Another common experience comes from renters who intentionally choose a cheaper place. At first, they may feel like they are sacrificing style or convenience. Then something interesting happens. Because their rent is lower, they can build an emergency fund, pay down debt, or travel without panic. Over time, that lower-rent decision often creates more freedom than a nicer apartment ever could. Plenty of people realize that the ability to say yes to opportunities matters more than quartz countertops. The apartment may be less glamorous, but the bank account sleeps better.
Roommates are another real-world budget plot twist. Sharing a place is not always peaceful, elegant, or sitcom-funny in the right way, but it can dramatically improve affordability. People who split rent, utilities, and internet often free up hundreds of dollars a month. That extra margin can go toward savings, debt payoff, or simply reducing financial stress. The trade-off, of course, is that you may occasionally debate refrigerator shelf territory like it is a border dispute. Even so, for many renters, roommates are the difference between financial stability and budget acrobatics.
There is also the experience of renters who pay more to live closer to work. Sometimes that decision is smart. If a shorter commute cuts gas, parking, transit fares, and daily stress, a higher rent may create a better overall lifestyle. Someone who spends an extra $200 on rent but saves $150 on transportation and gains ten extra hours each week may come out ahead in practical terms. Time has value. So does sanity. This is why rent affordability should always be judged in the context of the full monthly budget, not in isolation.

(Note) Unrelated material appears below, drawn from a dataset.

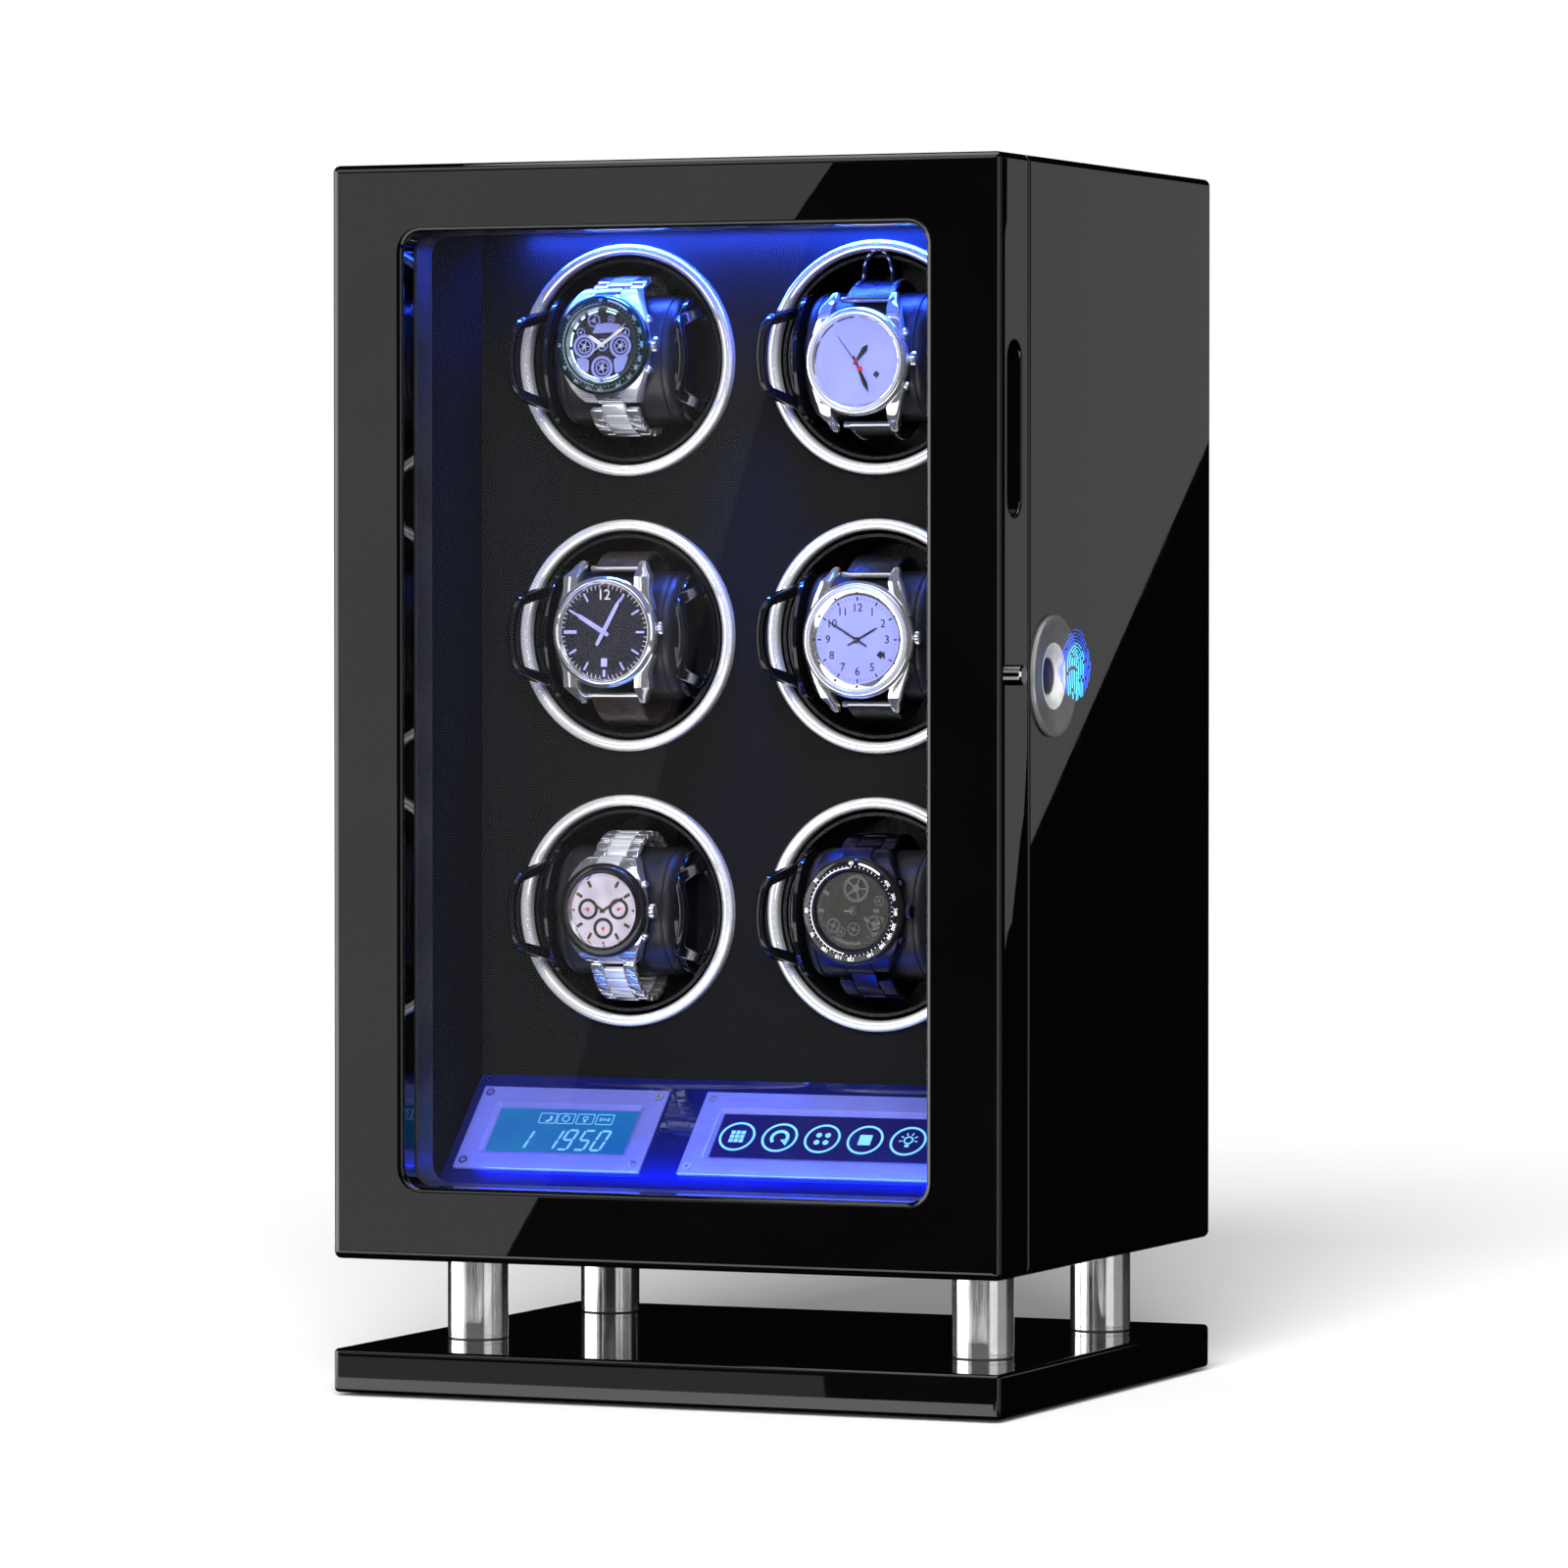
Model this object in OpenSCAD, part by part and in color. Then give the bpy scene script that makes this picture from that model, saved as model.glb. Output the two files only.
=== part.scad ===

Perhaps the most valuable lesson of all is that financial comfort feels different from financial survival. Renters who leave room in their budget for savings, irregular expenses, and a little fun tend to feel more in control, even if they live in a smaller or less trendy place. Renters who max out their budget often feel like one surprise expense could knock over the whole system. That is why the best rent number is not the highest number you can justify. It is the number that supports a stable, sustainable life month after month.